Kirkus Reviews QR Code
GEARS OF THE CITY by Felix Gilman

GEARS OF THE CITY

by Felix Gilman

Pub Date: Jan. 6th, 2009
ISBN: 978-0-553-80677-9
Publisher: Spectra/Bantam

Sequel to Thunderer (2008), Gilman’s sprawling, impressive fantasy debut.

The vast, ancient city of Ararat, a bewildering maze of pollution, poverty, decay and ignorance, cowers in the shadow of the mysterious Mountain. The protagonist wakes to find himself with no memory, imprisoned with a dangerous half-human, half-lizard.
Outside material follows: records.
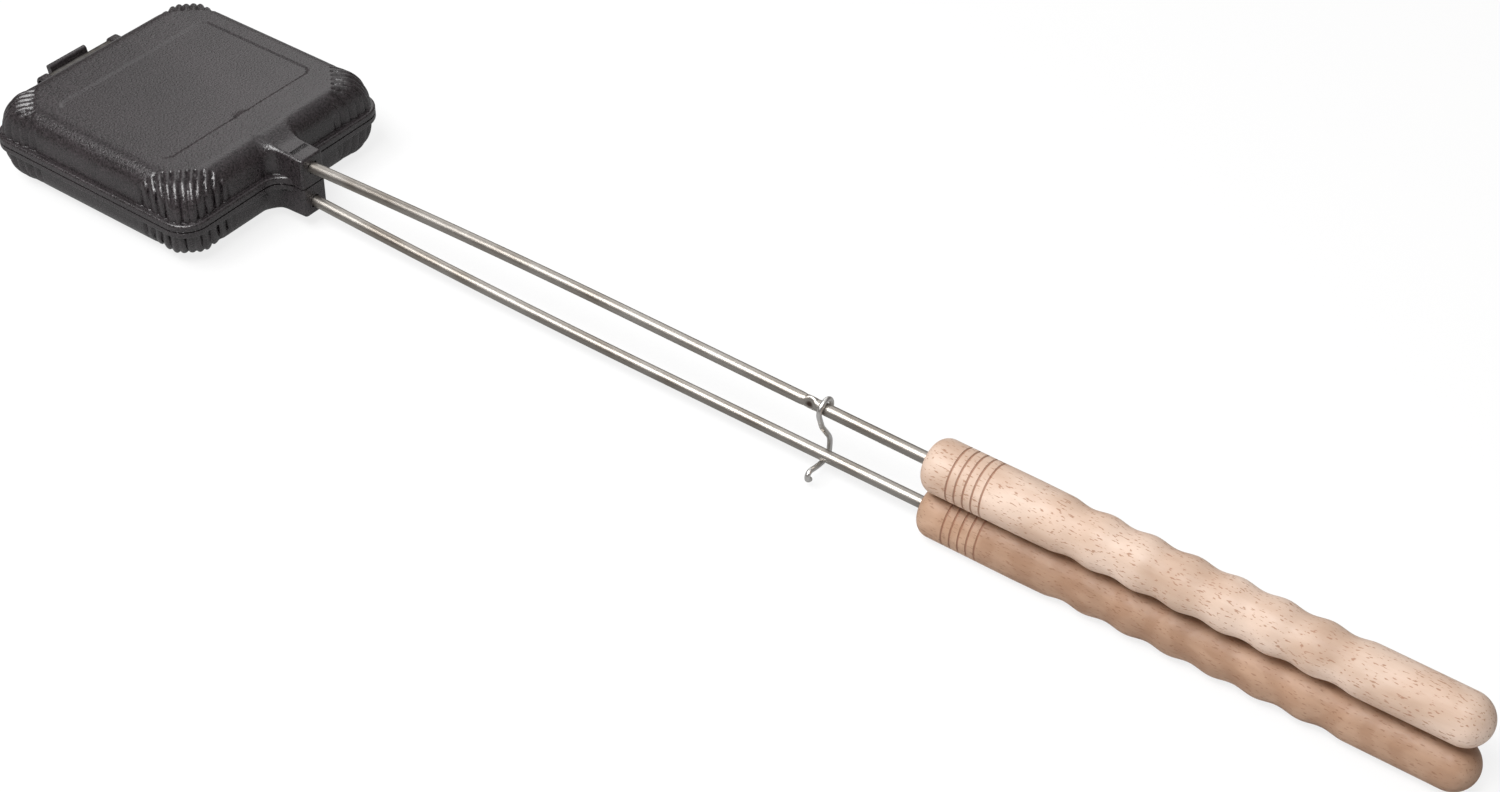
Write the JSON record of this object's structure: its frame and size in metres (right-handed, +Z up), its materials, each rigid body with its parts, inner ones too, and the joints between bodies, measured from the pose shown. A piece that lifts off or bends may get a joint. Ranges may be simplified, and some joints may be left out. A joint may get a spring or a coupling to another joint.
{
  "type": "pie iron",
  "caption": "Long-handled cast-iron sandwich cooker: two square hinged shells with ribbed corners, steel rods, turned wooden handles and a wire latch.",
  "frame": {"origin": "on the ground under the middle of the whole closed iron's box", "axes": "+X from the cooking head towards the handles along the rods, +Y across, +Z up, square to the seam between the two shells"},
  "size_m": [0.7006, 0.126, 0.0454],
  "materials": {
    "cast_iron": "fine sand-cast skin, black-brown, satin sheen on the ribs",
    "pin_steel": "dark mild steel, riveted ends",
    "rod_steel": "drawn bright steel rod, satin",
    "pale_beech": "sanded unvarnished beech, pinkish, short brown flecks",
    "tan_beech": "sanded unvarnished beech, tan, swirled grain",
    "latch_wire": "bright drawn wire"
  },
  "bodies": {
    "lower_half": {"lower_shell": "cast_iron", "lower_rod": "rod_steel", "lower_handle": "tan_beech"},
    "upper_half": {"upper_shell": "cast_iron", "hinge_pin": "pin_steel", "upper_rod": "rod_steel", "upper_handle": "pale_beech"},
    "latch": {"latch_hook": "latch_wire"}
  },
  "joints": [
    {"name": "jaw_hinge", "type": "hinge", "parent": "lower_half", "child": "upper_half", "pos_m": [-0.3437, 0, 0.0277], "axis": [0, -1, 0], "range_deg": [0, 120]},
    {"name": "latch_swing", "type": "hinge", "parent": "upper_half", "child": "latch", "pos_m": [0.0738, 0, 0.03441], "axis": [1, 0, 0], "range_deg": [0, 150]}
  ]
}
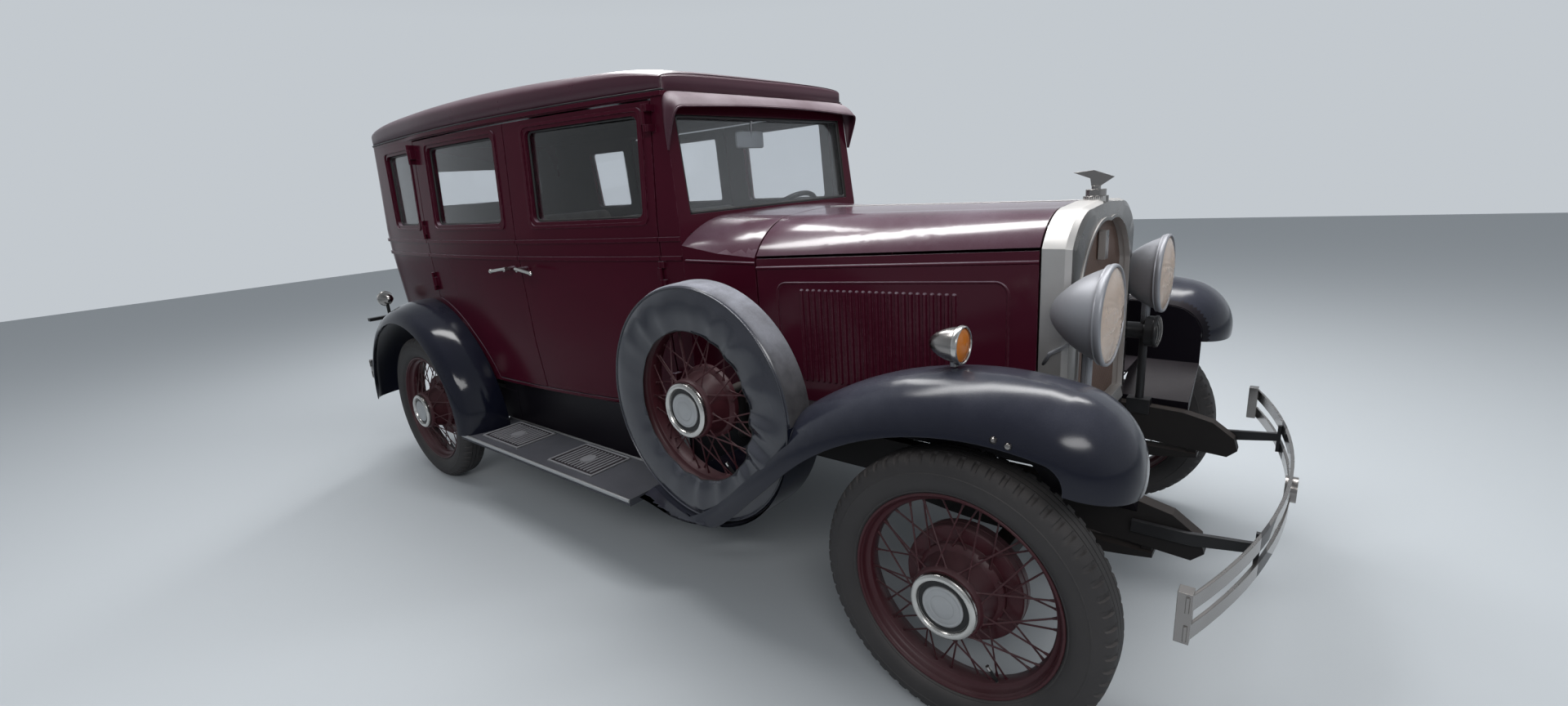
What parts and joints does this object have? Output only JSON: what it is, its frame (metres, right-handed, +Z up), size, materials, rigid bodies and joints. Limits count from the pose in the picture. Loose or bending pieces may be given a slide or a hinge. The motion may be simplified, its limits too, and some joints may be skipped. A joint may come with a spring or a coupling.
{
  "type": "vintage sedan",
  "caption": "Vintage closed sedan with separate fenders, side-mounted spare wheels, wire wheels, hinged doors and hood panels, and turning, steered wheels.",
  "frame": {"origin": "on the ground under the middle of the bounding box", "axes": "+X forward, +Y to the car's left, +Z up"},
  "size_m": [4.3018, 1.684, 1.795],
  "materials": {
    "body": "gloss",
    "roof": "satin",
    "fender": "gloss",
    "black": "satin",
    "wheel": "satin",
    "chrome": "gloss",
    "core": "matt",
    "iron": "matt",
    "glass": "gloss",
    "tyre": "matt",
    "cloth": "matt",
    "interior": "matt",
    "vinyl": "satin",
    "plastic": "satin"
  },
  "bodies": {
    "chassis": {"frame": "black", "axles": "black", "leaf_springs": "black", "powertrain": "iron", "radiator_shell": "chrome", "radiator_core": "core", "cowl": "body", "body_shell": "body", "body_glass": "glass", "roof": "roof", "sun_visor": "body", "floor": "interior", "seats": "cloth", "hood_sides": "body", "front_fenders": "fender", "rear_fenders": "fender", "running_boards": "fender", "spare_tyres": "tyre", "spare_wheels": "wheel", "spare_covers": "vinyl", "lamps": "chrome", "lamp_lenses": "glass", "bumpers": "chrome", "steering_column": "black"},
    "steering_wheel": {"steering_wheel": "plastic"},
    "hood_right": {"hood_top_right": "body"},
    "hood_left": {"hood_top_left": "body"},
    "knuckle_right": {"knuckle_right": "black"},
    "knuckle_left": {"knuckle_left": "black"},
    "wheel_front_right": {"wheel_front_right": "wheel", "tyre_front_right": "tyre"},
    "wheel_front_left": {"wheel_front_left": "wheel", "tyre_front_left": "tyre"},
    "wheel_rear_right": {"wheel_rear_right": "wheel", "tyre_rear_right": "tyre"},
    "wheel_rear_left": {"wheel_rear_left": "wheel", "tyre_rear_left": "tyre"},
    "door_front_right": {"front_door_right": "body", "front_glass_right": "glass"},
    "door_rear_right": {"rear_door_right": "body", "rear_glass_right": "glass"},
    "door_front_left": {"front_door_left": "body", "front_glass_left": "glass"},
    "door_rear_left": {"rear_door_left": "body", "rear_glass_left": "glass"}
  },
  "joints": [
    {"name": "hood_right_hinge", "type": "hinge", "parent": "chassis", "child": "hood_right", "pos_m": [1.151, 0, 1.228], "axis": [-1, 0, 0.0092], "range_deg": [0, 60]},
    {"name": "hood_left_hinge", "type": "hinge", "parent": "chassis", "child": "hood_left", "pos_m": [1.151, 0, 1.228], "axis": [1, 0, -0.0092], "range_deg": [0, 60]},
    {"name": "steer_right", "type": "hinge", "parent": "chassis", "child": "knuckle_right", "pos_m": [1.539, -0.601, 0.358], "axis": [0, 0, 1], "range_deg": [-28, 28]},
    {"name": "steer_left", "type": "hinge", "parent": "chassis", "child": "knuckle_left", "pos_m": [1.539, 0.601, 0.358], "axis": [0, 0, 1], "range_deg": [-28, 28]},
    {"name": "steering_wheel_turn", "type": "hinge", "parent": "chassis", "child": "steering_wheel", "pos_m": [0.249, 0.3, 1.118], "axis": [-0.7049, 0, 0.7093], "range_deg": [-420, 420]},
    {"name": "spin_front_right", "type": "hinge", "parent": "knuckle_right", "child": "wheel_front_right", "pos_m": [1.539, -0.711, 0.358], "axis": [0, 1, 0], "continuous": true},
    {"name": "spin_front_left", "type": "hinge", "parent": "knuckle_left", "child": "wheel_front_left", "pos_m": [1.539, 0.711, 0.358], "axis": [0, 1, 0], "continuous": true},
    {"name": "spin_rear_right", "type": "hinge", "parent": "chassis", "child": "wheel_rear_right", "pos_m": [-1.23, -0.718, 0.358], "axis": [0, 1, 0], "continuous": true},
    {"name": "spin_rear_left", "type": "hinge", "parent": "chassis", "child": "wheel_rear_left", "pos_m": [-1.23, 0.718, 0.358], "axis": [0, 1, 0], "continuous": true},
    {"name": "door_front_right_hinge", "type": "hinge", "parent": "chassis", "child": "door_front_right", "pos_m": [0.389, -0.555, 1.1], "axis": [0, 0, 1], "range_deg": [0, 52]},
    {"name": "door_rear_right_hinge", "type": "hinge", "parent": "chassis", "child": "door_rear_right", "pos_m": [-1.121, -0.668, 1.1], "axis": [0, 0, -1], "range_deg": [0, 70]},
    {"name": "door_front_left_hinge", "type": "hinge", "parent": "chassis", "child": "door_front_left", "pos_m": [0.389, 0.555, 1.1], "axis": [0, 0, -1], "range_deg": [0, 52]},
    {"name": "door_rear_left_hinge", "type": "hinge", "parent": "chassis", "child": "door_rear_left", "pos_m": [-1.121, 0.668, 1.1], "axis": [0, 0, 1], "range_deg": [0, 70]}
  ],
  "couplings": [
    {"joint": "steer_left", "follows": "steer_right", "ratio": 1},
    {"joint": "steering_wheel_turn", "follows": "steer_right", "ratio": 15}
  ]
}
After the creature, under the guise of prophesy, bites off two of his fingers, Arjun remembers his name and something of his past. Arjun came to Ararat in search of his music god, but instead encountered a malevolent wizard called Shay who showed him how he and others travel through enigmatic passageways in time, space and probability. Somehow, cruel, ambitious St. Loup persuaded Arjun to assault the Mountain, under the assumption that whoever controls it controls reality itself. But the Mountain, a machine constructed by vanished Builders, has powerful defenses, and Arjun lost his memory, returning to Ararat as a ghost. Rescued by two sisters, Ruth and Marta Low, from the mindlessly destructive Know-Nothings, Arjun volunteers to retrieve their estranged third sister, Ivy, from another ghost, Brace-Bel, whom Arjun had once known. Brace-Bel, defended by weapons given him by Shay, has his own theories about reality and the Mountain. But Ivy refuses to leave Brace-Bel, and slowly, a far greater struggle takes shape as Shay, and what prove to be innumerable copies of him, fight with Ivy, an engineering and geometry genius, for control of the Mountain.

Spectacular existential meltdown; what's missing is direction and urgency.